Though the "Star Wars" films have been extraordinarily lucrative, the force won't be expected to be as strong in cartoon form. The film and series are clearly aimed at younger viewers, though Filoni hopes to also entice the many "Star Wars" die-hard fans.

"An animated series always appeals more to a younger audience," said Filoni. "But at the same time, we've tried to do some sophisticated things and ensure that we are going to satisfy the broad spectrum of 'Star Wars' fans."

Though Lucas farms out various "Star Wars" projects in what's known as the "'Star Wars' expanded universe," Filoni says that Lucas ensured "The Clone Wars" has "that 'Star Wars' feeling."

So this Star Wars film is aimed at younger viewers than the movies? Are we talking prenatal appeal here, because it would be difficult to aim lower than Attack of the Clones. The threat of throwing in something more sophisticated for older audiences is troublesome as well. This is coming from a creator/producer/director that managed to make Pearl Harbor look like a master class in the subtleties of narrative film. Maybe The Clone Wars will feature more belching and farting jokes, a high water mark of the Star Wars experience.

That being said, the final quote really takes the cake: "that Star Wars feeling." This either refers to the look and feel of the film, which means wooden, abrasive and creatively stunted in its juvenilia; or it means the feeling the audience has of being beaten over the head by plastic toys featuring characters borne of very suspect racial and gender stereotypes.

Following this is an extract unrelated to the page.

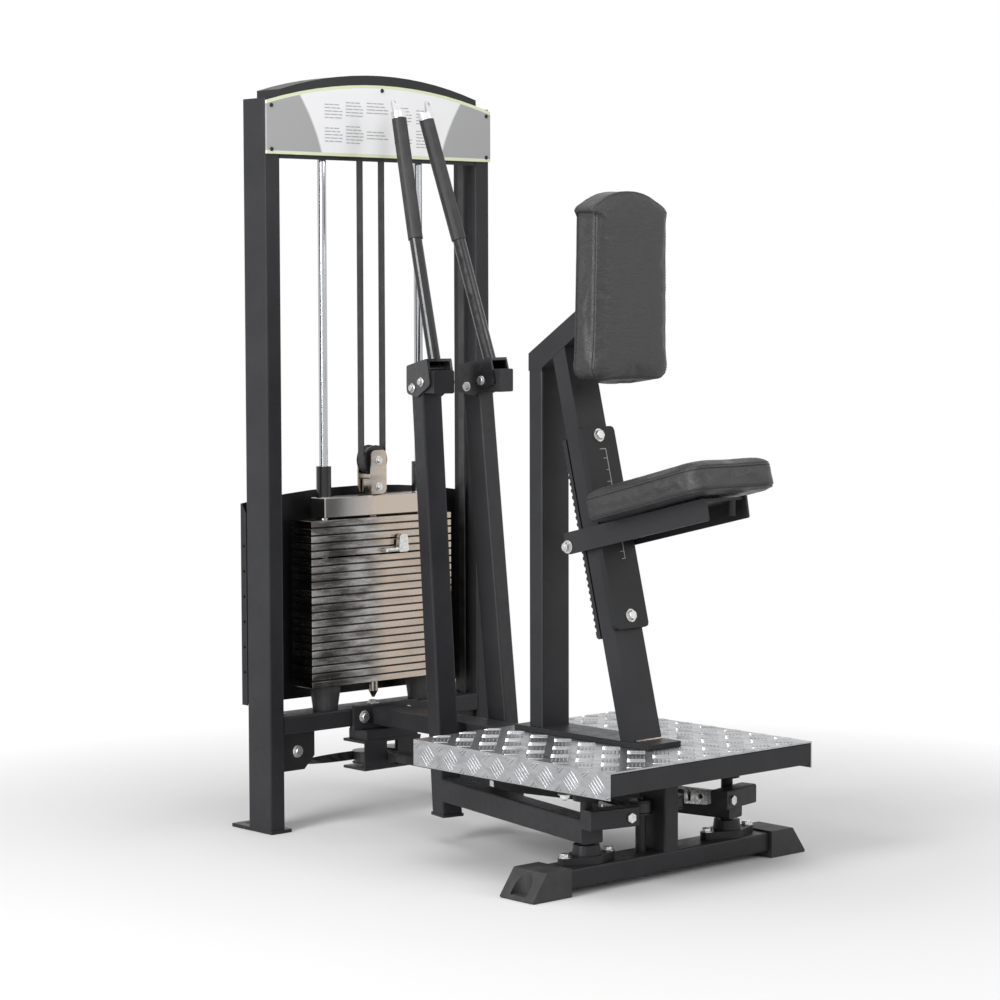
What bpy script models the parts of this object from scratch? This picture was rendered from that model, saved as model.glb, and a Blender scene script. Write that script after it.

The Empire Strikes Back is the singular example of how George Lucas could have succeeded in making a simple, fun swashbuckling serial without being offensive. Heck, there is almost a decent female character in it. Instead Lucas' legacy of homage to old 1940's serials will ultimately rest in the blatant celebration of their outdated social attitudes, not the fun we might have had watching them.

Friday, February 01, 2008

juno (2007)

Could there be a film that opens so abysmally and yet ends up being such a good film? 20 minutes into Juno I was ready to leave. I should preface this by saying that I am not a fan of the TV show The Gilmore Girls. I simply don't believe rapid-fire, name-dropping perpetual banter is funny, or even smart. It is noisy and very very false. No kidding, Juno begins with nearly 20 minutes of absolutely miserable dialog and characterization. It is as if the film is being strangled by the hip irony that it eventually frees the main character from. Every line, every move, every character is a cookie cutter of what 50 year old executives think 'indie' and high school should be. But then something happens...

By the end of the scene where Juno, her parents and the adoptive couple meet, something resembling reality sets in. The mis-en-scene is still a direct lift of Wes Anderson's handmade aesthetic (aren't all indie films?), but director Jason Reitman doesn't employ Anderson's intellectual and distancing camera work. Instead he fumbles through a few false starts by trying to introduce a voice similar to Thank You for Smoking's first person narration with quick cut post-modern asides, and then abandons it entirely, creating a film which retains very little narrative artifice.

In fact, once it hits its stride, Juno is just what a film should be: completely effortless. There are all sorts of moments in the film that threaten to be sentimental or preachy or cliche, but somehow the film finds a way to escape its worst tendencies. I believe this all to be a function of dichotomy. With characters that are mired in artifice as revealed by speech, music, relationships, the only way to succeed is by placing them in a story conflict that even the most composed or false characters must react genuinely to. Juno is simply the story of a character who is forced to be real, and to reevaluate what and who around her has actual value.

I didn't think much of Juno as a comedy, but as a character-driven story, I enjoyed it immensely.